Comprised of government and officials as well as academics and industry leaders, the 15-member Advisory Committee for Sustained National Climate Assessment was tasked with guiding the public and private-sector officials in understanding the Trump administration’s climate reports.

The group’s charter expired Sunday, two years after being established by the National Oceanic and Atmospheric Administration (NOAA). The acting NOAA chief had informed the committee's chair that it was not going to be renewed, the Washington Post reported.

After the establishment of the Global Change Research Act in 1990, Washington launched a Global Change Research Program that has been producing a National Climate Assessment every four years. The next report is scheduled for the next year.

Confirming the panel’s disbandment, NOAA communications director Julie Roberts said the decision would not affect the Fourth National Climate Assessment, which she said “remains a key priority for the Department (of Commerce) and NOAA.”

According to the New York Times, the report will once again prove that, despite Trump’s refusal to accept climate change as a real issue, the problem is only growing bigger in the US.

“Many lines of evidence demonstrate that human activities, especially emissions of greenhouse (heat-trapping) gases, are primarily responsible for recent observed climate change,” scientists from 13 federal agencies wrote in the report.

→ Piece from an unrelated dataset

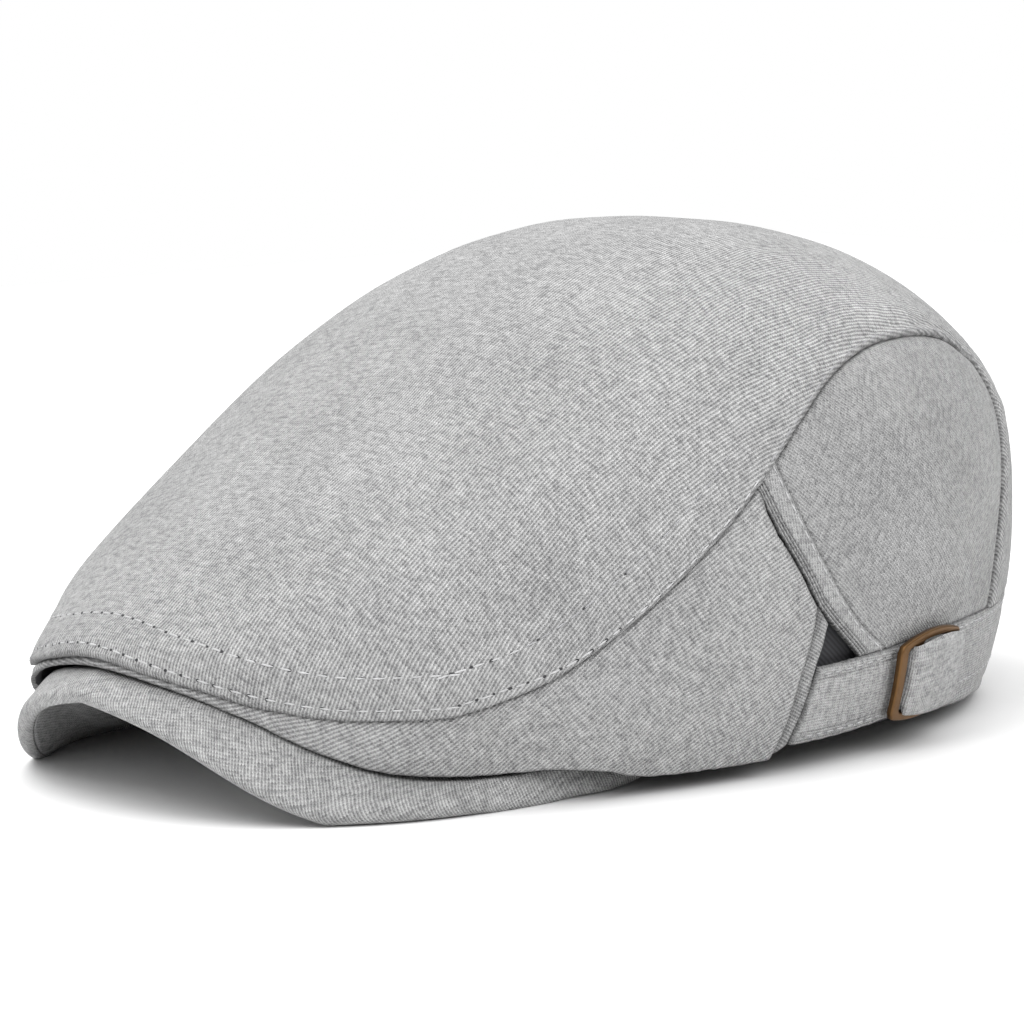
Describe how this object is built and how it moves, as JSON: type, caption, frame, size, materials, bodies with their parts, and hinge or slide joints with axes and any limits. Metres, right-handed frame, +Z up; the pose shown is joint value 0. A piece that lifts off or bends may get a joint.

The Republican president recently signed an executive order on infrastructure, which eliminated regulations by former President Barack Obama that required the federal government to factor in climate change and rising sea-levels when building.

Trump, who has called climate change a Chinese “hoax,” pulled the US out of the Paris Agreement on climate change in June, a year after Obama signed it.

Trump said during the election campaign that he would "cancel" the accord in his first 100 days as president in order to save the declining coal industry in the US.